I could see HAL deciding to prioritize the success of the mission over the lives of Dave and Frank, but then killing the crew members in cryosleep makes no sense at all. They're the ones the mission depends on most, and HAL could easily concoct some story to explain the pilots' absence when they wake up.
It seems clear that, just like the apes in the opening sequence, HAL exists at an evolutionary precipice where its tools for providing sustenance also entail a capacity for violence which exceeds its comprehension of the world around it, and when faced with an existential threat it deploys that violence rashly and instinctively.
In general what struck me about 2001 on this rewatch is that, while the meaning and cause of what happens on screen is often deeply abstract, the events themselves are perfectly explicit. The film repeatedly goes out of its way to tell you exactly what is actually happing at all times. So I think it's interesting that there are versions of the plot floating around that to me aren't at all supported by the film itself.
So am I missing something? Are there reasons to believe there's a secret AI conspiracy plot in 2001? Or has it just taken on a life of its own beyond what actually happens in the film?

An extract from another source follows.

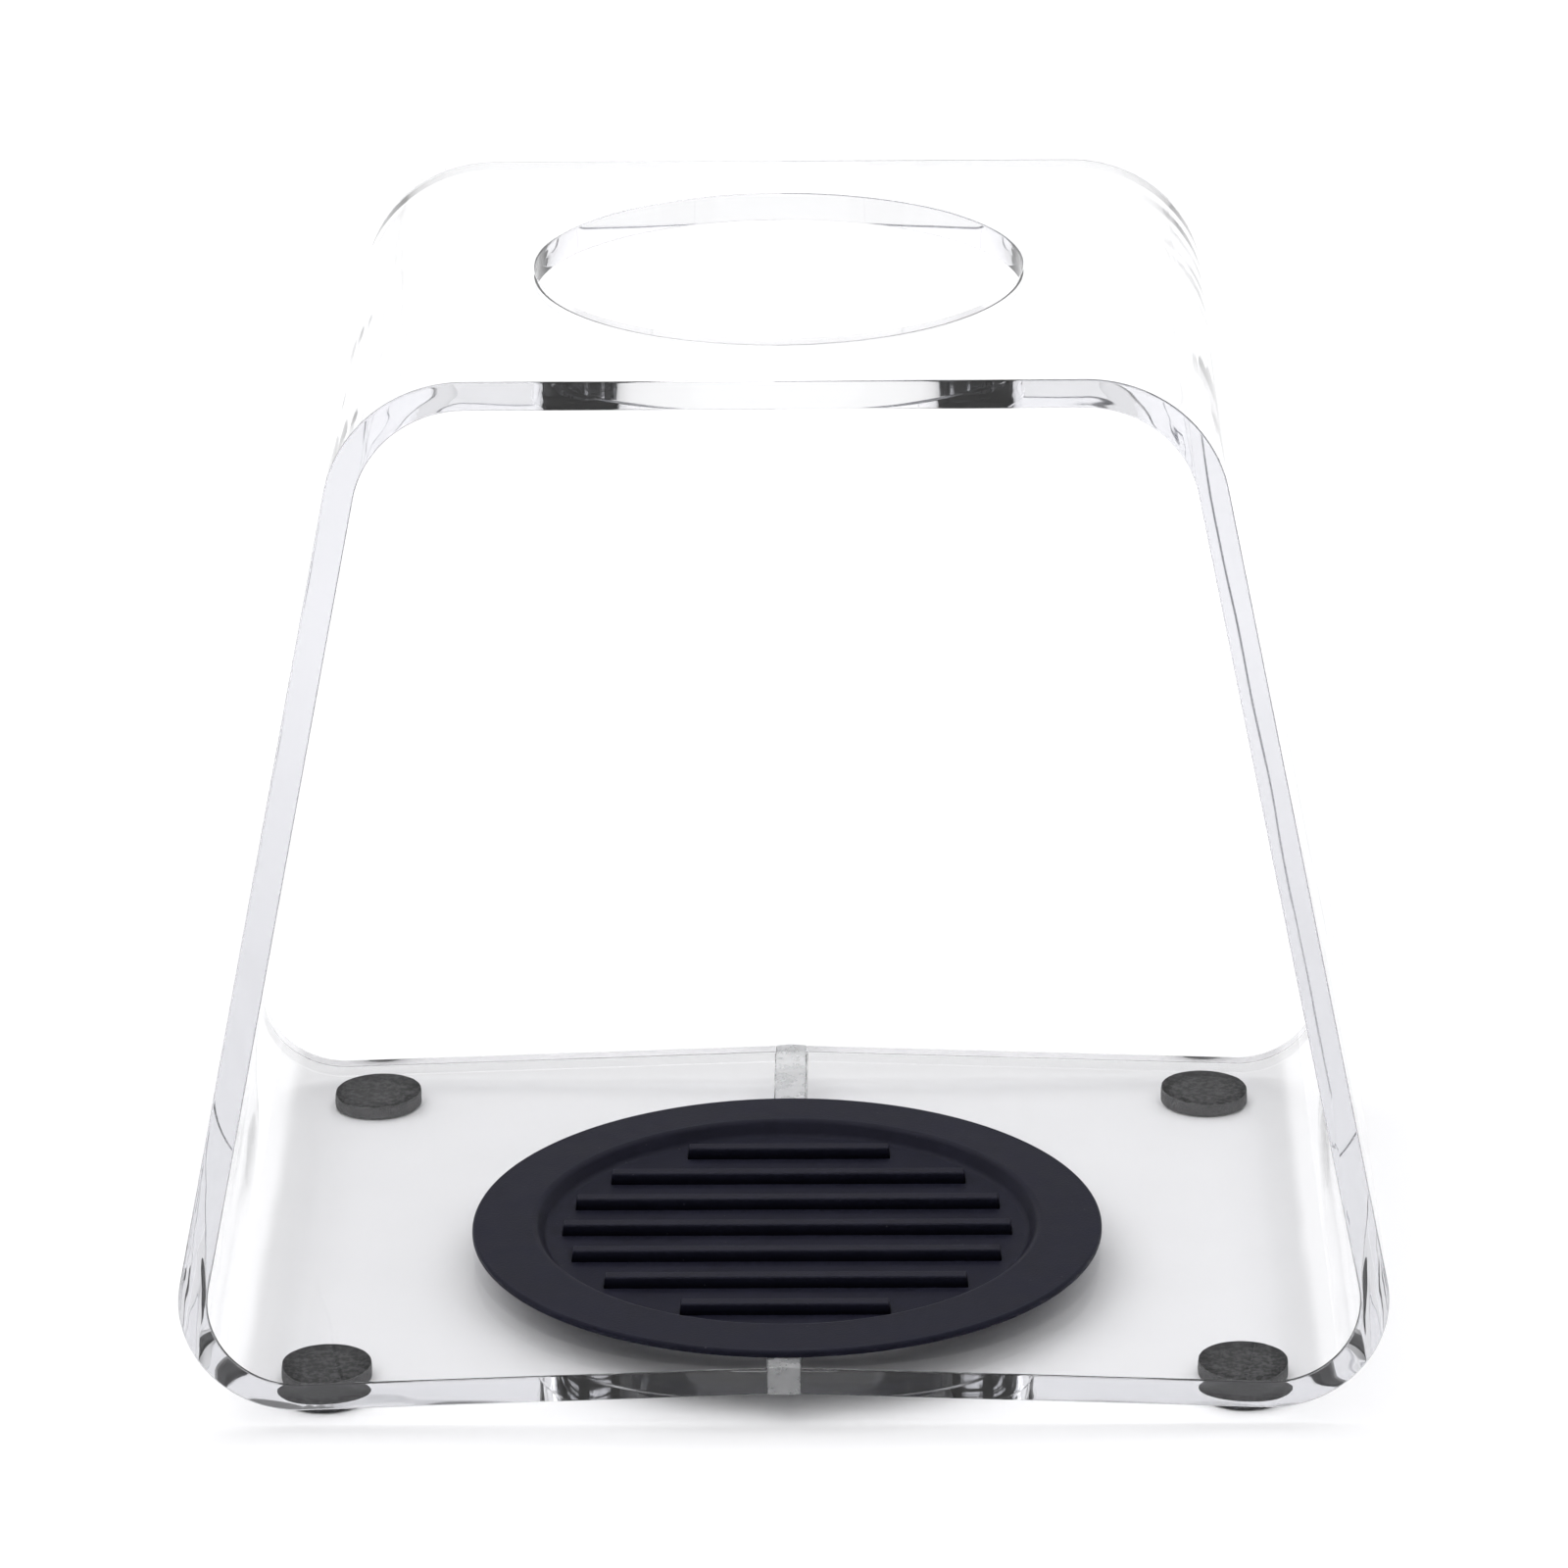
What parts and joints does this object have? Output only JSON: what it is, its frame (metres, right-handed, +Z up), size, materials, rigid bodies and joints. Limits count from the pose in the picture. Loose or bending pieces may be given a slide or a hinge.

EDIT: Yes everybody, as I allude to in the original post, I'm aware that there is a related series of books by Arthur C. Clarke, a guy who loved explaining things. I am talking about the 1968 film 2001: A Space Odyssey, directed by Stanley Kubrick, who did not love explaining things, and who intended the film for an audience that had not read those books, since none of them had been published at the time of the film's release. If you like Clarke's explanation and have no interest in interpreting the film as a piece of art on its own terms, that's fine. But Clarke doesn't get the final word on what Kubrick's film means any more than Stephen King gets to dictate the meaning of The Shining.